Dataset entries
○ ○ ○ ○ ○ ○ ○
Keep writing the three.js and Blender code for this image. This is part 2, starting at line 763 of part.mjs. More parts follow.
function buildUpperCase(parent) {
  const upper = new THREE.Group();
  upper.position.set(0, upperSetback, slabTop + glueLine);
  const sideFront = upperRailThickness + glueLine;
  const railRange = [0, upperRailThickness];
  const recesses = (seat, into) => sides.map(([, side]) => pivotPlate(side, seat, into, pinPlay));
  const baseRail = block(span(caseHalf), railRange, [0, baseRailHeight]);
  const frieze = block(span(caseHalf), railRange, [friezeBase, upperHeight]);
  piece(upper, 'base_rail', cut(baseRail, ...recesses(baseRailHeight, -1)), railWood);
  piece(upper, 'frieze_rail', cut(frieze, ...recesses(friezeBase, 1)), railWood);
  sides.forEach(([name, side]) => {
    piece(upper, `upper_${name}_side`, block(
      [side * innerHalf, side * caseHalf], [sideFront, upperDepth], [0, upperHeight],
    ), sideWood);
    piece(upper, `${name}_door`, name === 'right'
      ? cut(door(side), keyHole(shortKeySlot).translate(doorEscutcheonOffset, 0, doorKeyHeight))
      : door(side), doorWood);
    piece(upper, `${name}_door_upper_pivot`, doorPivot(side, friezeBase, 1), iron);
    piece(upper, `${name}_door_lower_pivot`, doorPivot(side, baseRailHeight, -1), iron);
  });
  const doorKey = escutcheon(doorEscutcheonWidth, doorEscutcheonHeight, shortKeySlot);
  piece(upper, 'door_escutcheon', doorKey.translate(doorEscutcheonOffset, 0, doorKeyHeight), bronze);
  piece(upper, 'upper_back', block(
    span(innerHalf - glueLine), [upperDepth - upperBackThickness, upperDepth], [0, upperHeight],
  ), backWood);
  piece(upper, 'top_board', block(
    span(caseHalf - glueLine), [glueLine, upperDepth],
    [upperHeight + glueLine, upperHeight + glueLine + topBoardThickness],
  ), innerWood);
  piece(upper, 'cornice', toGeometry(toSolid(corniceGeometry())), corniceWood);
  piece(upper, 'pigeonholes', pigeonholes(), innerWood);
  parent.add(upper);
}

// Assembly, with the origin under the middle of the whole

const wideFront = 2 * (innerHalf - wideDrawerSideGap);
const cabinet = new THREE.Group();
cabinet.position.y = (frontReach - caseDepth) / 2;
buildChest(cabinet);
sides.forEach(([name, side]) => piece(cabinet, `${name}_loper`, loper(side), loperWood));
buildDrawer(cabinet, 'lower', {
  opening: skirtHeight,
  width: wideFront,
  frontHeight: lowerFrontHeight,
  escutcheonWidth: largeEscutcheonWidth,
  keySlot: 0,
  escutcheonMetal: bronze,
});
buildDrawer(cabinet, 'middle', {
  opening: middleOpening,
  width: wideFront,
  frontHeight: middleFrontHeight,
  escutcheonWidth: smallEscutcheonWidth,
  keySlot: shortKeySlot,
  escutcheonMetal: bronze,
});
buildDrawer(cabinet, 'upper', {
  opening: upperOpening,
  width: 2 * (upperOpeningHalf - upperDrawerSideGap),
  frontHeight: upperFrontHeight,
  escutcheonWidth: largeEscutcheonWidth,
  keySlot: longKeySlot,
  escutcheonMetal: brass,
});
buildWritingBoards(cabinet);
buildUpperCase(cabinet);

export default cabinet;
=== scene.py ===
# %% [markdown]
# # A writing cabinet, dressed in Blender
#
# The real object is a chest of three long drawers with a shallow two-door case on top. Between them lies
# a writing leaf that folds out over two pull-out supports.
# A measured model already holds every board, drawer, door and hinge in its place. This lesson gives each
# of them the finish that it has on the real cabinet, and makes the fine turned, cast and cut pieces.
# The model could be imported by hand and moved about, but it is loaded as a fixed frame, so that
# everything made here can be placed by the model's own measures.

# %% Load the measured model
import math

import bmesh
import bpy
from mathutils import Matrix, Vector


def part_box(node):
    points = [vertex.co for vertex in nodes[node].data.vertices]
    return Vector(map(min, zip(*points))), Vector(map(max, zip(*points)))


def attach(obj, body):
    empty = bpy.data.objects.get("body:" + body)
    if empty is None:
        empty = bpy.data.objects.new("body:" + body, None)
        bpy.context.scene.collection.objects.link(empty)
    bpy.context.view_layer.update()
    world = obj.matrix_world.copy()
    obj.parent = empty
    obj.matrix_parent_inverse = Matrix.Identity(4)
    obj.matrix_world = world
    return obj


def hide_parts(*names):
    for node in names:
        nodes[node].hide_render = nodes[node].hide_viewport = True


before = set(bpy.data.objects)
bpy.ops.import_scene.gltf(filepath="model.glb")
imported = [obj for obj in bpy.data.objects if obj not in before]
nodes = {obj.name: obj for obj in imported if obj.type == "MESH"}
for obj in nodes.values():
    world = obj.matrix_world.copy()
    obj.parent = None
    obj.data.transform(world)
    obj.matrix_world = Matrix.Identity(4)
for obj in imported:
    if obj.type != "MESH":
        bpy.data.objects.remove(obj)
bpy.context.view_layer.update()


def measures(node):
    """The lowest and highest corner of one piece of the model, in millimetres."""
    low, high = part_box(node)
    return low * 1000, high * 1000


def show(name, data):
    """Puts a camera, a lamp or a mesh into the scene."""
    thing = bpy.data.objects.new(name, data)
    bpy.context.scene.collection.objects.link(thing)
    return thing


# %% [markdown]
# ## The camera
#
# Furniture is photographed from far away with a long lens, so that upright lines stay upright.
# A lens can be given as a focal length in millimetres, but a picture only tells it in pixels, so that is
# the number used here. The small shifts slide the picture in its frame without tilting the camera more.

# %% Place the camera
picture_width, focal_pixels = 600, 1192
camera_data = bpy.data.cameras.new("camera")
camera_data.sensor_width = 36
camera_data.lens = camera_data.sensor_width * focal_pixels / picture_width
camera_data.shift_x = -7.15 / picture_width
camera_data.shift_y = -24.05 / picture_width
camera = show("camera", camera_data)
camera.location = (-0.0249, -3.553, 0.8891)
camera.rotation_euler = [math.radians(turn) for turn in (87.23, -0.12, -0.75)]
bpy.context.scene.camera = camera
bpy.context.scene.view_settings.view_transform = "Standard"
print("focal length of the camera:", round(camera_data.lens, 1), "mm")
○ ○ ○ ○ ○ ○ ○
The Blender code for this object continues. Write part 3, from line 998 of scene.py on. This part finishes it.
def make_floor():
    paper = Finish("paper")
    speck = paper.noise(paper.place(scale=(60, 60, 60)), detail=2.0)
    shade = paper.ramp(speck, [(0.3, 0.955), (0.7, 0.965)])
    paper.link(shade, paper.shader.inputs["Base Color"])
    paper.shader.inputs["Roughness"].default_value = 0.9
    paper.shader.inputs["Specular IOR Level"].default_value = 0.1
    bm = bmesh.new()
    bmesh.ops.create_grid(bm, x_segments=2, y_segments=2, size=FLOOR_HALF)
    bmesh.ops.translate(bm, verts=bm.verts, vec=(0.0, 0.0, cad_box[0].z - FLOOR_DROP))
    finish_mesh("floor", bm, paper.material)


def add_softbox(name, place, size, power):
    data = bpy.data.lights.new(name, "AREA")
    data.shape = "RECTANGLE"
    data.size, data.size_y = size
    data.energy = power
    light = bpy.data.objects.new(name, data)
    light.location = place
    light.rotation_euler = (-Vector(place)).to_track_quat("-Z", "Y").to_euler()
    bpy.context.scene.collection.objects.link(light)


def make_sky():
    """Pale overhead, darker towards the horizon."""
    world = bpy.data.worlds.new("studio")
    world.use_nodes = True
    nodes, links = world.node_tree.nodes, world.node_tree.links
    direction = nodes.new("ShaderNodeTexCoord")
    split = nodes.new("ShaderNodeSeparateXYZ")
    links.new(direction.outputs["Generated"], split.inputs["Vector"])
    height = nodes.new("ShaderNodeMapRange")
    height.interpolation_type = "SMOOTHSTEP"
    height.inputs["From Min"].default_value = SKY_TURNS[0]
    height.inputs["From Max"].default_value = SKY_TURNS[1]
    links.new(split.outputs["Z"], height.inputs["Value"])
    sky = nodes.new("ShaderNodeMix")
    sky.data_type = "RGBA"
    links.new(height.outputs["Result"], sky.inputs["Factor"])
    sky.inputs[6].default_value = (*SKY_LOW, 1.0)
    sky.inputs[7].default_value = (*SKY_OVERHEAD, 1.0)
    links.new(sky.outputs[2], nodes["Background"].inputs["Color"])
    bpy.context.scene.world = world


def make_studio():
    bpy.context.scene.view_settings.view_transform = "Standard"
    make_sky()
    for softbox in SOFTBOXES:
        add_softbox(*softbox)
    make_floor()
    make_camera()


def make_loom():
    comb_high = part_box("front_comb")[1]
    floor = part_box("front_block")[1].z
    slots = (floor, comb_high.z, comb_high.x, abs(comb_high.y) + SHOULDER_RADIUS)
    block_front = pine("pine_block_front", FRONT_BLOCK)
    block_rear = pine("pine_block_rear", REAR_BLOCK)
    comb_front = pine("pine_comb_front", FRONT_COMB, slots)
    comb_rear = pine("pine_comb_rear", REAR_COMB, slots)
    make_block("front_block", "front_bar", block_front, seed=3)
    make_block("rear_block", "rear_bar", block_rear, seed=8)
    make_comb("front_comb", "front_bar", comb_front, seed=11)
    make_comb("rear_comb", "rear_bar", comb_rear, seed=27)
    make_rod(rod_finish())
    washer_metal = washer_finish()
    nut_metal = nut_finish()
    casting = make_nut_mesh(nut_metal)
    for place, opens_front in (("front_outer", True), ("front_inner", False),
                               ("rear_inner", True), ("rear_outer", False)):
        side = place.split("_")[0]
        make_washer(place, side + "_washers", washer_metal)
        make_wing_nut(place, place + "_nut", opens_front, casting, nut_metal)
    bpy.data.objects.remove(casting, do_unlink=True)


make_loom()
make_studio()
○ ○ ○ ○ ○ ○ ○
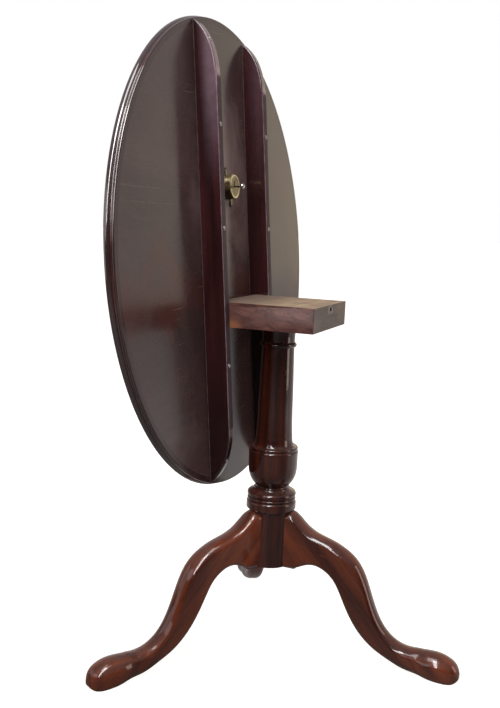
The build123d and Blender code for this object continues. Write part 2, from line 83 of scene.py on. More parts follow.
○ ○ ○ ○ ○ ○ ○
The task
Starting with the line that contains "Keep writing the", repeat each line exactly, and stop once the line that contains "of the whole" has been repeated.

Written solution
Keep writing the three.js and Blender code for this image. This is part 2, starting at line 763 of part.mjs. More parts follow.
function buildUpperCase(parent) {
  const upper = new THREE.Group();
  upper.position.set(0, upperSetback, slabTop + glueLine);
  const sideFront = upperRailThickness + glueLine;
  const railRange = [0, upperRailThickness];
  const recesses = (seat, into) => sides.map(([, side]) => pivotPlate(side, seat, into, pinPlay));
  const baseRail = block(span(caseHalf), railRange, [0, baseRailHeight]);
  const frieze = block(span(caseHalf), railRange, [friezeBase, upperHeight]);
  piece(upper, 'base_rail', cut(baseRail, ...recesses(baseRailHeight, -1)), railWood);
  piece(upper, 'frieze_rail', cut(frieze, ...recesses(friezeBase, 1)), railWood);
  sides.forEach(([name, side]) => {
    piece(upper, `upper_${name}_side`, block(
      [side * innerHalf, side * caseHalf], [sideFront, upperDepth], [0, upperHeight],
    ), sideWood);
    piece(upper, `${name}_door`, name === 'right'
      ? cut(door(side), keyHole(shortKeySlot).translate(doorEscutcheonOffset, 0, doorKeyHeight))
      : door(side), doorWood);
    piece(upper, `${name}_door_upper_pivot`, doorPivot(side, friezeBase, 1), iron);
    piece(upper, `${name}_door_lower_pivot`, doorPivot(side, baseRailHeight, -1), iron);
  });
  const doorKey = escutcheon(doorEscutcheonWidth, doorEscutcheonHeight, shortKeySlot);
  piece(upper, 'door_escutcheon', doorKey.translate(doorEscutcheonOffset, 0, doorKeyHeight), bronze);
  piece(upper, 'upper_back', block(
    span(innerHalf - glueLine), [upperDepth - upperBackThickness, upperDepth], [0, upperHeight],
  ), backWood);
  piece(upper, 'top_board', block(
    span(caseHalf - glueLine), [glueLine, upperDepth],
    [upperHeight + glueLine, upperHeight + glueLine + topBoardThickness],
  ), innerWood);
  piece(upper, 'cornice', toGeometry(toSolid(corniceGeometry())), corniceWood);
  piece(upper, 'pigeonholes', pigeonholes(), innerWood);
  parent.add(upper);
}

// Assembly, with the origin under the middle of the whole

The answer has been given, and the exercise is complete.